◆ **Goal of the exercise**:
Report every line in the listing that contains the string "parts".

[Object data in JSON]
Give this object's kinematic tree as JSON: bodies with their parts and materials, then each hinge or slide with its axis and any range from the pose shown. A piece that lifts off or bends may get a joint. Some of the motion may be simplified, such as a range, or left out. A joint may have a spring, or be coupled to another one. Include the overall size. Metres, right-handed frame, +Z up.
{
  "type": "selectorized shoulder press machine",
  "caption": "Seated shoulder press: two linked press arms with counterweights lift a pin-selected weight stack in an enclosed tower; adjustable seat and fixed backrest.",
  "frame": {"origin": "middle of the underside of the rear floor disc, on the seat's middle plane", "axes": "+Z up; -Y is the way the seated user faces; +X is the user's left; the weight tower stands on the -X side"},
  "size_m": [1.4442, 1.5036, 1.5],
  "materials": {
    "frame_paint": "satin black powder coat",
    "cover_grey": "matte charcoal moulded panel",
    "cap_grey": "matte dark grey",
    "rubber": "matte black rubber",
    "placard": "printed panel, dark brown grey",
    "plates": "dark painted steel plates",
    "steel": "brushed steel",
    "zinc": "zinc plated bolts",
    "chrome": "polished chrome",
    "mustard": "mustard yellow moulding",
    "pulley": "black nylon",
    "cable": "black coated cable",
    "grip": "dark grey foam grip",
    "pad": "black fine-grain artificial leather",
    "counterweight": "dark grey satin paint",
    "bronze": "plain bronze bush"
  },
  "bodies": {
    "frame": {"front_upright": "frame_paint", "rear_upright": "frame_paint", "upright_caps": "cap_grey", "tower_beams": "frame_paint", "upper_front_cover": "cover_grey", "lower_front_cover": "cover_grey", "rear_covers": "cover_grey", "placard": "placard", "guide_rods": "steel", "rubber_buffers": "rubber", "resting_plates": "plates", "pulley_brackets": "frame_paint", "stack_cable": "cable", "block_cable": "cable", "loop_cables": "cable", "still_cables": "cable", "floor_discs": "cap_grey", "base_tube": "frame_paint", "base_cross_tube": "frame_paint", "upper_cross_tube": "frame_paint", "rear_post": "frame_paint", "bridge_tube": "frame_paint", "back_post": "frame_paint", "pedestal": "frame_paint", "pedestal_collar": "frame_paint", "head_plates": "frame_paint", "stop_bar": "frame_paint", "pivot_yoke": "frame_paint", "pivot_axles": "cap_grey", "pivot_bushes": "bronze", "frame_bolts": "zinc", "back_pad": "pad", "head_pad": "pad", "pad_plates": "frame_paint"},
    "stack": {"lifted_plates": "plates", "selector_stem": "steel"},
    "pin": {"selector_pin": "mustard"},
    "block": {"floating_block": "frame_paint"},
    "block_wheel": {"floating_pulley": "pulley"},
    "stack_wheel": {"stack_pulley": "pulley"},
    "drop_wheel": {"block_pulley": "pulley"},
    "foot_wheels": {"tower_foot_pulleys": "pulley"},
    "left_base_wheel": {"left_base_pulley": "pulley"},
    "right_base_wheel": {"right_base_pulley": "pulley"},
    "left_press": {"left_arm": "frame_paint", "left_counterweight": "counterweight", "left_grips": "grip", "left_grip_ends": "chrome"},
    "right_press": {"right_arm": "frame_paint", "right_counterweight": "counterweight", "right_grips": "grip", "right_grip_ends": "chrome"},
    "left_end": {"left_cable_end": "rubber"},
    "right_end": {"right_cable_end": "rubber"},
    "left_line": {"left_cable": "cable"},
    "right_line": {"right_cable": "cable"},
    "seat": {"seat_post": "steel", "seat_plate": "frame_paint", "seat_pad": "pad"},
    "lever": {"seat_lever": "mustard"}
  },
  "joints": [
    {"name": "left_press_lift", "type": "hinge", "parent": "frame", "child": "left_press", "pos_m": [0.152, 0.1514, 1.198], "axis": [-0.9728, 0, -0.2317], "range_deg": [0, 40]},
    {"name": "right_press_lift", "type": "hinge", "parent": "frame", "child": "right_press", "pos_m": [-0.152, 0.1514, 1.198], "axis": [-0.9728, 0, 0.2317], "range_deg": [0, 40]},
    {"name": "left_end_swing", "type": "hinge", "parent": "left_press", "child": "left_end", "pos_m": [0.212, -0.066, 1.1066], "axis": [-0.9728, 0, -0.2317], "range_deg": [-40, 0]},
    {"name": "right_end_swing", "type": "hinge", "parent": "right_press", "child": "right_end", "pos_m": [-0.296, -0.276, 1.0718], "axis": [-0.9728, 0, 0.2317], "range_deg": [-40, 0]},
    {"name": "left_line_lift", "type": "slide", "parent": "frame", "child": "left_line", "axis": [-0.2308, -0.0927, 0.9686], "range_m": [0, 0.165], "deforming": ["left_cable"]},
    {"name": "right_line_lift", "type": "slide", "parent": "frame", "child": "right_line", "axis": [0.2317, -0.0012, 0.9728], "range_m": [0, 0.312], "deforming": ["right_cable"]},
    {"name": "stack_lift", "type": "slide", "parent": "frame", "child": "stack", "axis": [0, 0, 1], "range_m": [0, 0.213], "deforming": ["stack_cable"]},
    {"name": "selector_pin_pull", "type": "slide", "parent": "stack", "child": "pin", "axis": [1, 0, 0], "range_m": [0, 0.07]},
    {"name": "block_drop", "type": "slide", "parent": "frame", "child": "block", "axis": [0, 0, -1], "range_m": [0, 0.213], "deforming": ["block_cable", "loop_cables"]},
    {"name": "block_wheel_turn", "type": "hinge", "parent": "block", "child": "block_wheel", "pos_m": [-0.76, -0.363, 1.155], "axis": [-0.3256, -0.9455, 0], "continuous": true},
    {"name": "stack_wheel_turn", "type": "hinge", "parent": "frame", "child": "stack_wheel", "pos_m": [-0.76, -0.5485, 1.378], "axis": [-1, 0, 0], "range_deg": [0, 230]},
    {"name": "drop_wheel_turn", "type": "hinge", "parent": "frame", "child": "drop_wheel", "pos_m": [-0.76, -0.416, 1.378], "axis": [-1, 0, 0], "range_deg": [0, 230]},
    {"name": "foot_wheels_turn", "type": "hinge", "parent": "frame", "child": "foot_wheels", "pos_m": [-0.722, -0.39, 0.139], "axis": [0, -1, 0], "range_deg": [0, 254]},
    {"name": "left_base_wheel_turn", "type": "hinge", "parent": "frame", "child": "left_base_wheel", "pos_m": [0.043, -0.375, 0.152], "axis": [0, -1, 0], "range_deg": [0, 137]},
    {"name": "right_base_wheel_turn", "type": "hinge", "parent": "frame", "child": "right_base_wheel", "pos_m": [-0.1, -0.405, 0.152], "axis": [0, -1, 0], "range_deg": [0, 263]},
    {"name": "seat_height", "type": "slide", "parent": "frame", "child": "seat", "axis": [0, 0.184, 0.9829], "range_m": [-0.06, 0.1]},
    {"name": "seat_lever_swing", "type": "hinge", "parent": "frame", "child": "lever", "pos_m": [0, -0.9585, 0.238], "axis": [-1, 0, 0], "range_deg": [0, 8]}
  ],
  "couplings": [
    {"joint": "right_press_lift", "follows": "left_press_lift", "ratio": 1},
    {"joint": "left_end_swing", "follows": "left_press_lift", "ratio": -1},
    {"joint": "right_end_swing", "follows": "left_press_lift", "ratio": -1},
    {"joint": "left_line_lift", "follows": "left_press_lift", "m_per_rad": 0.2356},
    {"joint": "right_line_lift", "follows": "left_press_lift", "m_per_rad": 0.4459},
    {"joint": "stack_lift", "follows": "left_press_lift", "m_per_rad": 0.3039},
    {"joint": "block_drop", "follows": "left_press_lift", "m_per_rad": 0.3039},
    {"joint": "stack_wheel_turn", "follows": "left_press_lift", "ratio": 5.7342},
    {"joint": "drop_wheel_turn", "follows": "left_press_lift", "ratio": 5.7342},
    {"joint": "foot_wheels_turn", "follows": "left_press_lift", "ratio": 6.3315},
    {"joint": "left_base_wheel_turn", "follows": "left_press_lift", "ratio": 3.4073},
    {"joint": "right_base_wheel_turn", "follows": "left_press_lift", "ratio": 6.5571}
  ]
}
* * *
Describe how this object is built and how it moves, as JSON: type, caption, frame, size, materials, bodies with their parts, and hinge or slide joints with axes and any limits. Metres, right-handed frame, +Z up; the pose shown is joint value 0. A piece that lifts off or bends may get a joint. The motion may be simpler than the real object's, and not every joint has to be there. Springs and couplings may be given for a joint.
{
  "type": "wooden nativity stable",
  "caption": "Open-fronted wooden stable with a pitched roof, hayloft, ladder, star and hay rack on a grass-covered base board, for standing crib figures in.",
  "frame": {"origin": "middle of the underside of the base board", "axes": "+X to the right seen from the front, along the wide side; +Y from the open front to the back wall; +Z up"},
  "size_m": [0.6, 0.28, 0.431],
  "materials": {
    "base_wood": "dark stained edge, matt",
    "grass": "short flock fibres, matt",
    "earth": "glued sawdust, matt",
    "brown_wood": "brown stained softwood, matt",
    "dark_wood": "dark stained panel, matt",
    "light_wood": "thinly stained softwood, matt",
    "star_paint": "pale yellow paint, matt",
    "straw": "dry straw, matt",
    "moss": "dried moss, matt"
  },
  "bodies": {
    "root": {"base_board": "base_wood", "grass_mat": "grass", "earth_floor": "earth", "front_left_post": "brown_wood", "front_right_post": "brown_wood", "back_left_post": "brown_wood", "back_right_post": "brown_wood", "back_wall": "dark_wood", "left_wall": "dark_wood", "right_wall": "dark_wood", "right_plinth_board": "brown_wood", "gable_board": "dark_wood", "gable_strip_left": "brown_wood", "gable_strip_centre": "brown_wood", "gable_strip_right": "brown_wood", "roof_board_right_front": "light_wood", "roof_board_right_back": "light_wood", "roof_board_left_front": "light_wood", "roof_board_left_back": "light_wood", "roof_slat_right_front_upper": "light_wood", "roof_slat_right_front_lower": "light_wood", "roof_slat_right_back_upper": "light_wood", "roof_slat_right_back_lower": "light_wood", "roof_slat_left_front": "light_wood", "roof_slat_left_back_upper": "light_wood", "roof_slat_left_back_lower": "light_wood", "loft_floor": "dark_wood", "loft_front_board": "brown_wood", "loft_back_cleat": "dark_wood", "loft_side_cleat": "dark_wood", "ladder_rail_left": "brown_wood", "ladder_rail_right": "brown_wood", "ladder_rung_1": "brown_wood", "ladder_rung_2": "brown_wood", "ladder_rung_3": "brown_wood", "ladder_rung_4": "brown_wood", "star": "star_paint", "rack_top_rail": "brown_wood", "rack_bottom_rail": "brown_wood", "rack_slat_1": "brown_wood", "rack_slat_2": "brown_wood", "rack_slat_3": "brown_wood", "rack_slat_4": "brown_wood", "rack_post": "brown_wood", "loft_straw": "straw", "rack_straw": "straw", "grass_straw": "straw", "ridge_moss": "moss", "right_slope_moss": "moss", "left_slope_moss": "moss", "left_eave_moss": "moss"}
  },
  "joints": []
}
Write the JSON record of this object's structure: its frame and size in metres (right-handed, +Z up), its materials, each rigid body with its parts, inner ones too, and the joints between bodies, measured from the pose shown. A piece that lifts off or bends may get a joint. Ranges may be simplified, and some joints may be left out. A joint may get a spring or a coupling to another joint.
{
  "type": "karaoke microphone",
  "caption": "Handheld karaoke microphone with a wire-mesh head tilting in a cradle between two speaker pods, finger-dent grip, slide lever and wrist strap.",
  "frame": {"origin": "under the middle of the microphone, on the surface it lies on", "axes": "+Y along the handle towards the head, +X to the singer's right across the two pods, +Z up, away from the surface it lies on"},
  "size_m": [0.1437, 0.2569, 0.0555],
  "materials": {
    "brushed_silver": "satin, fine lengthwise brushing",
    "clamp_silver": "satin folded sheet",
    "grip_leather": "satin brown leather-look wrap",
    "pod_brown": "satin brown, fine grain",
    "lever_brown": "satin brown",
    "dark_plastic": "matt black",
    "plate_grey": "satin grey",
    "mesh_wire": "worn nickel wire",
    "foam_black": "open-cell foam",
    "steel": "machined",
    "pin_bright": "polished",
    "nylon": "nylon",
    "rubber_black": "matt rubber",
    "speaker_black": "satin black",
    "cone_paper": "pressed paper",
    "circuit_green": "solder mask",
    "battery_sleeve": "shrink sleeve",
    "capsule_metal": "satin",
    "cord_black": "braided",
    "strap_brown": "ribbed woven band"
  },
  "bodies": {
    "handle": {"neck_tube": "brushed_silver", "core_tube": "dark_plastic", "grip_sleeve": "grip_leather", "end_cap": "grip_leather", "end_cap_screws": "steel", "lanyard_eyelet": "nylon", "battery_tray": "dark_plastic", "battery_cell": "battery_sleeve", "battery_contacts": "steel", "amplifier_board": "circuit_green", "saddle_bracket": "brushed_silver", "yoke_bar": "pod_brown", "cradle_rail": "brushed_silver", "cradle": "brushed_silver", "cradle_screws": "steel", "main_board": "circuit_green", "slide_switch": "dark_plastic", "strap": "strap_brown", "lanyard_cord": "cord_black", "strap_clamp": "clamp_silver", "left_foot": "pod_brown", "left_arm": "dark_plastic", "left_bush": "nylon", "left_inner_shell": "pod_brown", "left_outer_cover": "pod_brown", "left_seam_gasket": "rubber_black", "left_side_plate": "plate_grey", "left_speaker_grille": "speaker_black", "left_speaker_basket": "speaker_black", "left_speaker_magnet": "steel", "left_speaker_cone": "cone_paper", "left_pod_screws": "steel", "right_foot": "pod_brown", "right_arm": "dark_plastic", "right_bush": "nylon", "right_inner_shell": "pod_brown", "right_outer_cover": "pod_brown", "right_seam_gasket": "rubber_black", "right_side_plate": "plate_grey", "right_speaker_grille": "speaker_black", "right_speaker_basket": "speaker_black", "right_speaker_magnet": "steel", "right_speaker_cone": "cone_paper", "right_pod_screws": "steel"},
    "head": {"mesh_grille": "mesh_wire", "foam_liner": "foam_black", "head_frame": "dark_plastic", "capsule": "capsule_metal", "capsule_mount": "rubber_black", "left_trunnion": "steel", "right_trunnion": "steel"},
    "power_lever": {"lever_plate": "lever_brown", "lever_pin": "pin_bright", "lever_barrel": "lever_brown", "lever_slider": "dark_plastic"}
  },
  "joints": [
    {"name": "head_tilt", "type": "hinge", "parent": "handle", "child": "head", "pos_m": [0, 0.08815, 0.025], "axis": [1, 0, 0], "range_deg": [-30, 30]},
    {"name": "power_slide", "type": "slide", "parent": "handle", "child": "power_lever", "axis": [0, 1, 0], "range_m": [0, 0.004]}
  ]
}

◆ **Exercise output**:
Give this object's kinematic tree as JSON: bodies with their parts and materials, then each hinge or slide with its axis and any range from the pose shown. A piece that lifts off or bends may get a joint. Some of the motion may be simplified, such as a range, or left out. A joint may have a spring, or be coupled to another one. Include the overall size. Metres, right-handed frame, +Z up.
Describe how this object is built and how it moves, as JSON: type, caption, frame, size, materials, bodies with their parts, and hinge or slide joints with axes and any limits. Metres, right-handed frame, +Z up; the pose shown is joint value 0. A piece that lifts off or bends may get a joint. The motion may be simpler than the real object's, and not every joint has to be there. Springs and couplings may be given for a joint.
Write the JSON record of this object's structure: its frame and size in metres (right-handed, +Z up), its materials, each rigid body with its parts, inner ones too, and the joints between bodies, measured from the pose shown. A piece that lifts off or bends may get a joint. Ranges may be simplified, and some joints may be left out. A joint may get a spring or a coupling to another joint.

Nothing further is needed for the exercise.